Ten years ago, many architects believed that in-house intranets would provide this information sharing. While valuable, those systems tended to be relatively static and top-down, with a centralized authority to create content. Since then, “social media” have come to maturity, and technically savvy architects have become familiar with blogs and other forms of bottom-up idea sharing.

Doris Pulsifer has been promoting knowledge management at SOM for years. She points out that “social networking” has been around for a long time — in the form of brown-bag lunches, conferences, and roundtables. But the relatively new Internet-based networking allows the shared knowledge to be more effectively captured, analyzed, stored, and redistributed. She says it’s useful to distinguish between explicit knowledge, such as business practices, and tacit knowledge, such as creative design. While both are necessary in a successful firm, the former is repetitive and more easily quantified and automated, while the latter is elusive and less easy to communicate. To support a culture of leveraging tacit knowledge, she argues, a firm must develop a framework that includes a set of understood goals, procedures, and measurement methods as well as technologies. The framework enables a firm to document its history, learn from it, and thereby improve its competitiveness. Interestingly, she says, the most useful kinds of captured knowledge do not originate in the IT department but among the architects and engineers of the firm.

As an example, she cites an initiative from SOM’s San Francisco office. A design team developed Excel spreadsheets to analyze weather data. Then the IT team provided a more robust structure, and the resulting tool uses Google Maps to organize project information. She explains: “Designers can go to their project’s location and see any weather files that are available. If no files are available for that area, they can extrapolate data from nearby locations. Using Google Maps, designers can also find the firm’s other buildings in that area.” The information source is useful not only to those who know what they’re looking for but also to others who are simply exploring. “The information encourages them to keep asking questions and maybe find a similar project,” says Pulsifer.

Such new tools and social media are very encouraging, she says. “Today, collaboration is the factor that matters most. We used to see all this information as proprietary. Now we see that creativity is not guaranteed by locking up your knowledge, but quite the opposite.”

Brad Horst, of Einhorn Yaffee Prescott Architecture & Engineering (EYP) has been promoting knowledge management in his firm, calling his approach the “Digital Project Story.” EYP prides itself in its expertise-driven design, and the “story” is, in effect, a portal through which anyone in the firm can tap into that expertise. Horst is midway through a three-year plan of developing a system for creating, capturing, and sharing information. Design teams are encouraged to work with Newforma for project information, Revit for design, Deltek Vision for financial data, and Axomic OpenAsset for an image database. As the teams adopt these applications, he’s found, they come to embrace each one as useful in its own right.

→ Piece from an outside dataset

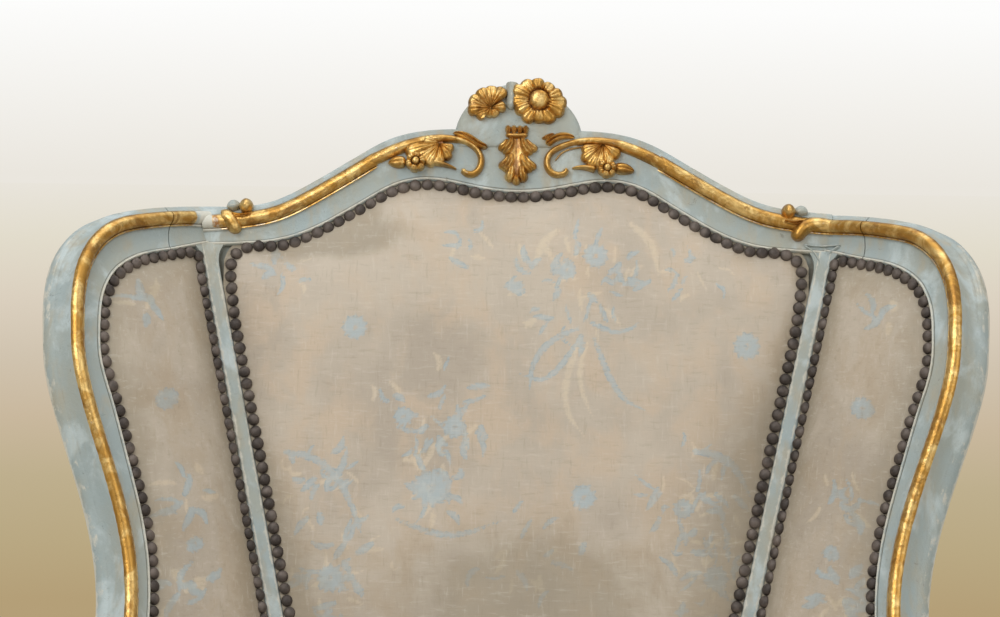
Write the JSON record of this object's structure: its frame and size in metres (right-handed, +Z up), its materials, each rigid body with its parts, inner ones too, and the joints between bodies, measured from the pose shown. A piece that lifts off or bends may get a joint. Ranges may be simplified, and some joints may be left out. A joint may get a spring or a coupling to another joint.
{
  "type": "bergere chair",
  "caption": "Wing bergere with serpentine carved crest, beaded gilt and painted frame, nailed hide panels, closed arms, cabriole legs and loose seat cushion.",
  "frame": {"origin": "on the floor under the middle of the whole chair", "axes": "+X to the sitter-facing viewer's right, the chair faces -Y, +Z up"},
  "size_m": [0.7656, 0.7252, 1.0874],
  "materials": {
    "painted_gilt_wood": "worn pale grey-blue distemper with parcel gilding over red bole",
    "bare_beech": "unfinished beech",
    "painted_hide": "aged warm grey hide with faded hand-painted flowers",
    "plain_hide": "aged warm grey hide, plain",
    "jute_webbing": "woven jute",
    "hessian": "coarse plain weave",
    "stuffing": "curled hair under calico",
    "ticking": "close cotton ticking over feathers"
  },
  "bodies": {
    "chair": {"arm_pad_cover_left": "painted_hide", "arm_pad_cover_right": "painted_hide", "arm_pad_stuffing_left": "stuffing", "arm_pad_stuffing_right": "stuffing", "arm_rail_left": "painted_gilt_wood", "arm_rail_right": "painted_gilt_wood", "arm_support_left": "painted_gilt_wood", "arm_support_right": "painted_gilt_wood", "back_hessian": "hessian", "back_inner_cover": "painted_hide", "back_lower_rail": "bare_beech", "back_outer_cover": "plain_hide", "back_stile_left": "painted_gilt_wood", "back_stile_right": "painted_gilt_wood", "back_stuffing": "stuffing", "back_webbing": "jute_webbing", "corner_blocks": "bare_beech", "crest_rail": "painted_gilt_wood", "front_leg_left": "painted_gilt_wood", "front_leg_right": "painted_gilt_wood", "seat_back_rail": "bare_beech", "seat_deck_cover": "plain_hide", "seat_front_rail": "painted_gilt_wood", "seat_hessian": "hessian", "seat_side_rail_left": "painted_gilt_wood", "seat_side_rail_right": "painted_gilt_wood", "seat_stuffing": "stuffing", "seat_webbing": "jute_webbing", "side_hessian_left": "hessian", "side_hessian_right": "hessian", "side_inner_cover_left": "painted_hide", "side_inner_cover_right": "painted_hide", "side_outer_cover_left": "plain_hide", "side_outer_cover_right": "plain_hide", "side_stuffing_left": "stuffing", "side_stuffing_right": "stuffing", "wing_hessian_left": "hessian", "wing_hessian_right": "hessian", "wing_inner_cover_left": "painted_hide", "wing_inner_cover_right": "painted_hide", "wing_outer_cover_left": "plain_hide", "wing_outer_cover_right": "plain_hide", "wing_stuffing_left": "stuffing", "wing_stuffing_right": "stuffing", "wing_top_rail_left": "painted_gilt_wood", "wing_top_rail_right": "painted_gilt_wood", "wing_upright_left": "painted_gilt_wood", "wing_upright_right": "painted_gilt_wood"},
    "cushion": {"cushion_pad": "ticking", "cushion_cover": "painted_hide"}
  },
  "joints": [
    {"name": "cushion_lift", "type": "slide", "parent": "chair", "child": "cushion", "axis": [0, -0.9063, 0.4226], "range_m": [0, 0.7]}
  ]
}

In the meantime, with support from the consulting firm Knowledge Architecture, Horst is building digital connections between the applications. As he says: “To me the motivating factor is, first, to figure out how to capture one story, then to capture a second and compare them with each other. Then, as we introduce other kinds of comparative information, we’re building expertise over time.” For example, a practitioner will be able to do a simple search through a personnel directory to find out who the office expert is in a particular area. When they narrow the list to one person, that expert’s profile will show the projects they’ve worked on. The searcher then drills down to get more detailed information about that project, perhaps finding specifications for a particular component. “Ultimately,” says Horst, “all this information will be linked so you can find it faster and form new understandings of our project history.”

But the greatest challenge to knowledge management may be teams finding the time to adopt new ways of thinking despite the pressures of project work. The good news, though, is that such initiatives are not the sole province of large firms. “What it takes is an entrepreneurial spirit,” Horst concludes, “looking for how to do things better.”